Die Extremismustheorie will auf komplexe gesellschaftliche Erscheinungen simple Antworten geben. Die Aneinanderreihung von sogenannten politischen Extremen verdeckt das eigentliche Problem. Nämlich die Ursachen für diese Entwicklung in dieser Gesellschaft. Denn diese weist zahlreiche Widersprüche innerhalb dieses Systems auf. Dabei ist die Aneinanderreihung von „Phänomenen“ in der bürgerlichen Politikwissenschaft sehr beliebt. Die Devise der Politikwissenschaften ist: Viele Phänomene bezeichnen können, aber keine erklären müssen. Man muss auch bei der Extremismustheorie die Erscheinungen systematisch und im Gesamten betrachten. Wie konnten eigentlich die Rechten in Deutschland erstarken? Auf diese Frage hat die Extremismustheorie keine Antwort, wohlgemerkt gilt diese als eine eigene wissenschaftliche Disziplin. Eine Partei, wie die AfD, konnte nur erstarken, weil die herrschende Politik, also die Mitte, einen Nährboden geschaffen hat mit einem Kahlschlag von sozialen Rechten. Die Gesellschaft abgekoppelt zu betrachten, führt also zu einer verzerrten Sichtweise der Realität.

Links und Rechts können nicht gleichgesetzt werden

Mitunter ist die Argumentation der Extremismustheorie, dass alle Extremen darin vereint sind, dass sie gegen die freiheitlich-demokratische Grundordnung ankämpfen würden. Die freiheitlich-demokratische Grundordnung schließt anscheinend auch das gesellschaftliche System, den Kapitalismus mit ein, denn anders lässt sich die Gleichsetzung nicht erklären. Denn die Betrachtungsweise auf den Menschen ist vollkommen gegensätzlich. Während die Rechte und auch der Islamismus, wobei der in der Extremismustheorie gar nicht explizit enthalten ist, auf Menschenverachtung beruhen, so verteidigen linke den Gedanken der Völkerverständigung.

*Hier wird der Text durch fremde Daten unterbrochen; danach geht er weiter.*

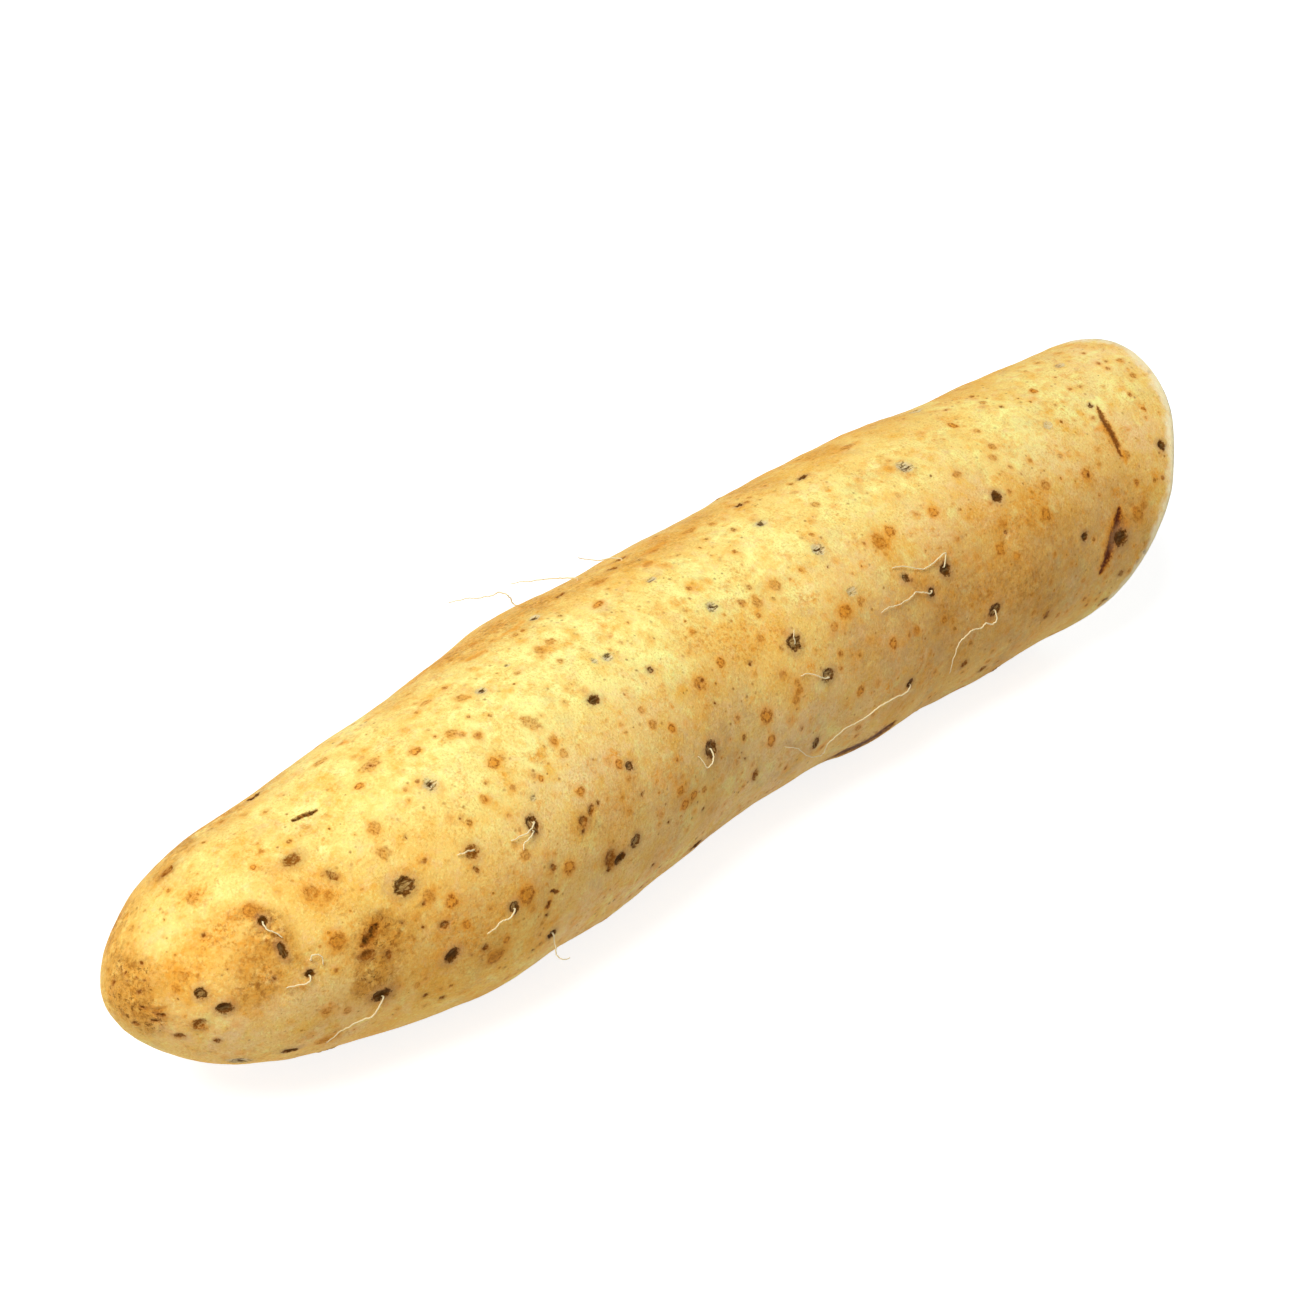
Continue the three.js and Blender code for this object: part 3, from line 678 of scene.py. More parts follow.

Jedoch ist damit, dass der Islamismus nicht mal auf dem Hufeisen abgebildet werden kann, auch jeder Anspruch auf Wissenschaftlichkeit entfallen, denn die Wissenschaft sollte einen ganzheitlichen und allgemeingültigen Erklärungsanspruch haben.

Auch die praktische Anwendung dieser Theorie ist historisch klar einzuordnen. 1972 wurde der Radikalenerlass unter der Kanzlerschaft von Willy Brandt, in einer SPD–FPD Koalition, beschlossen. Mit diesem Erlass mussten 3,5 Millionen Bewerber für den öffentlichen Dienst ihre Gesinnung überprüfen lassen. Es ist kaum zu übersehen, gegen wen sich dieser Radikalenerlass richtete. Es waren Linke, denen der Zutritt in den öffentlichen Dienst verwehrt werden sollte. Gegen 10.000 Menschen wurde aufgrund der politischen Meinung ein Berufsverbot verhängt, wobei die Dunkelziffer höher liegen dürfte. Währenddessen sind Angehörige der Hitlerjugend–Generation in die wichtigsten Institutionen nachgerückt und die Propaganda, dass der größte Feind der Demokratie die politische Linke sei, war nun auch gesellschaftlich akzeptiert. Die sogenannte „Entnazifizierung“ von Westdeutschland bleibt eine Lüge des bürgerlichen Geschichtsunterrichts. Wer aber denkt, dass dieser Radikalenerlass der Vergangenheit angehöre, der täuscht sich. Denn auch heute müssen Bewerber für den öffentlichen Dienst bestätigen, dass sie bestimmten politischen Gruppen nicht angehören. So z.B. gab es in Bayern einen Fall, dass jemand bestätigen musste, nicht Mitglied in der VVN-BdA (Vereinigung der Verfolgten des Naziregimes – Bund der Antifaschisten) zu sein, da diese laut dem bayrischen Verfassungsschutz linksextrem eingestuft ist. Alleine die Tatsache, dass eine Organisation, die von den Verfolgten des Naziregimes gegründet wurde, als linksextrem betitelt wird und durch die Mitgliedschaft die Arbeit im öffentlichen Dienst verweigert werden kann, ist erschreckend und zeigt auch auf, nach welchen Prinzipien die Herrschenden handeln und regieren.